Starting at the first line of the data below, write out each line exactly until you reach the line containing "# ---- Turned", and include that line too.

++++++

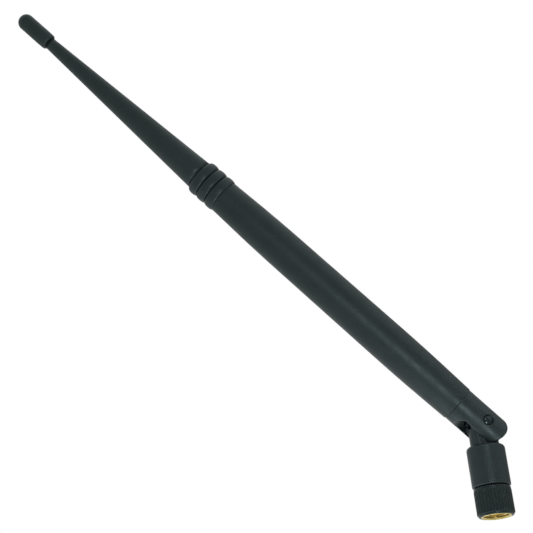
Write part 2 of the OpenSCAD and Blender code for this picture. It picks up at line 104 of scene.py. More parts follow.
def tree(node):
    if node not in trees:
        faces = [tuple(p.vertices) for p in frame["nodes"][node].data.polygons]
        trees[node] = BVHTree.FromPolygons([Vector(p) for p in node_points(node)], faces)
    return trees[node]


def reach(node, axis, start, direction):
    """Distance in millimetres from a local point to the CAD node's surface along a local direction."""
    origin = Vector(axis.placed(start))
    heading = Vector(np.array(direction, float) @ axis.rows).normalized()
    return tree(node).ray_cast(origin, heading)[3]


def outer_radius(node, axis, height):
    return FAR - reach(node, axis, (0, FAR, height), (0, -1, 0))


def inner_radius(node, axis, height):
    return reach(node, axis, (0, 0, height), (0, 1, 0))


def span(node, axis):
    """Lowest and highest place of a CAD node along an axis."""
    z = axis.local(node_points(node))[:, 2]
    return z.min(), z.max()


def joint_place(name):
    found = next(j for j in frame["joints"] if j["name"] == name)
    return np.array(found["pos_m"]) / MM


PLUG = Axis((0, 0, 0), (0, 0, 1))
HINGE = joint_place("blade_tilt")
BLADE = Axis(HINGE, node_points("tip_cap").mean(0) - HINGE)
BARREL = Axis(HINGE, (0, 0, 1))


# ---- Turned pieces ----

def filleted(corners):
    """Outline from (radius, height, rounding) corners, with arcs and a guard point beside each arc."""
    out = []
    count = len(corners)
    share = [0.45 if corner[2] > 0 else 0.98 for corner in corners]
    for i, (r, z, rounding) in enumerate(corners):
        here = np.array([r, z], float)
        if rounding <= 0:
            out.append(here)
            continue
        before = np.array(corners[i - 1][:2], float) - here
        after = np.array(corners[(i + 1) % count][:2], float) - here
        low, high = np.linalg.norm(before), np.linalg.norm(after)
        before, after = before / low, after / high
        half = math.acos(np.clip(before @ after, -1, 1)) / 2
        cut = min(rounding / math.tan(half), share[i - 1] * low - GUARD, share[(i + 1) % count] * high - GUARD)
        if cut <= 0:
            out.append(here)
            continue
        steps = 4 if rounding < 1 else 12
        bisector = (before + after) / np.linalg.norm(before + after)
        centre = here + bisector * cut / math.cos(half)
        start, end = here + before * cut, here + after * cut
        out.append(start + before * GUARD)
        for k in range(steps + 1):
            t = k / steps
            chord = start * (1 - t) + end * t - centre
            out.append(centre + chord / np.linalg.norm(chord) * cut * math.tan(half))
        out.append(end + after * GUARD)
    return np.array(out)


def bending(outline):
    """How sharply an outline turns at each point: above 0 at an outer edge, below 0 in a groove."""
    back = outline - np.roll(outline, 1, 0)
    ahead = np.roll(outline, -1, 0) - outline
    a, b = np.linalg.norm(back, axis=1), np.linalg.norm(ahead, axis=1)
    cross = back[:, 0] * ahead[:, 1] - back[:, 1] * ahead[:, 0]
    return 2 * cross / np.maximum(a * b * (a + b), 1e-9)


def new_piece(name, points, faces, edge, slot):
    """A mesh object from points in millimetres, with the edge attribute that the materials read."""
    mesh = bpy.data.meshes.new(name)
    mesh.from_pydata((points * MM).tolist(), [], faces)
    mesh.validate()
    attribute = mesh.attributes.new("edge", "FLOAT", "POINT")
    attribute.data.foreach_set("value", edge.astype(np.float32))
    mesh.shade_smooth()
    mesh.materials.append(materials[slot])
    piece = bpy.data.objects.new(name, mesh)
    bpy.context.scene.collection.objects.link(piece)
    return piece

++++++

*RESULT OF THIS TASK:*
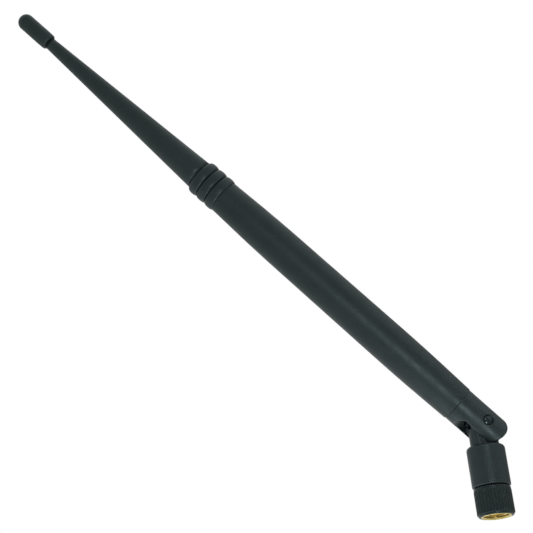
Write part 2 of the OpenSCAD and Blender code for this picture. It picks up at line 104 of scene.py. More parts follow.
def tree(node):
    if node not in trees:
        faces = [tuple(p.vertices) for p in frame["nodes"][node].data.polygons]
        trees[node] = BVHTree.FromPolygons([Vector(p) for p in node_points(node)], faces)
    return trees[node]


def reach(node, axis, start, direction):
    """Distance in millimetres from a local point to the CAD node's surface along a local direction."""
    origin = Vector(axis.placed(start))
    heading = Vector(np.array(direction, float) @ axis.rows).normalized()
    return tree(node).ray_cast(origin, heading)[3]


def outer_radius(node, axis, height):
    return FAR - reach(node, axis, (0, FAR, height), (0, -1, 0))


def inner_radius(node, axis, height):
    return reach(node, axis, (0, 0, height), (0, 1, 0))


def span(node, axis):
    """Lowest and highest place of a CAD node along an axis."""
    z = axis.local(node_points(node))[:, 2]
    return z.min(), z.max()


def joint_place(name):
    found = next(j for j in frame["joints"] if j["name"] == name)
    return np.array(found["pos_m"]) / MM


PLUG = Axis((0, 0, 0), (0, 0, 1))
HINGE = joint_place("blade_tilt")
BLADE = Axis(HINGE, node_points("tip_cap").mean(0) - HINGE)
BARREL = Axis(HINGE, (0, 0, 1))


# ---- Turned pieces ----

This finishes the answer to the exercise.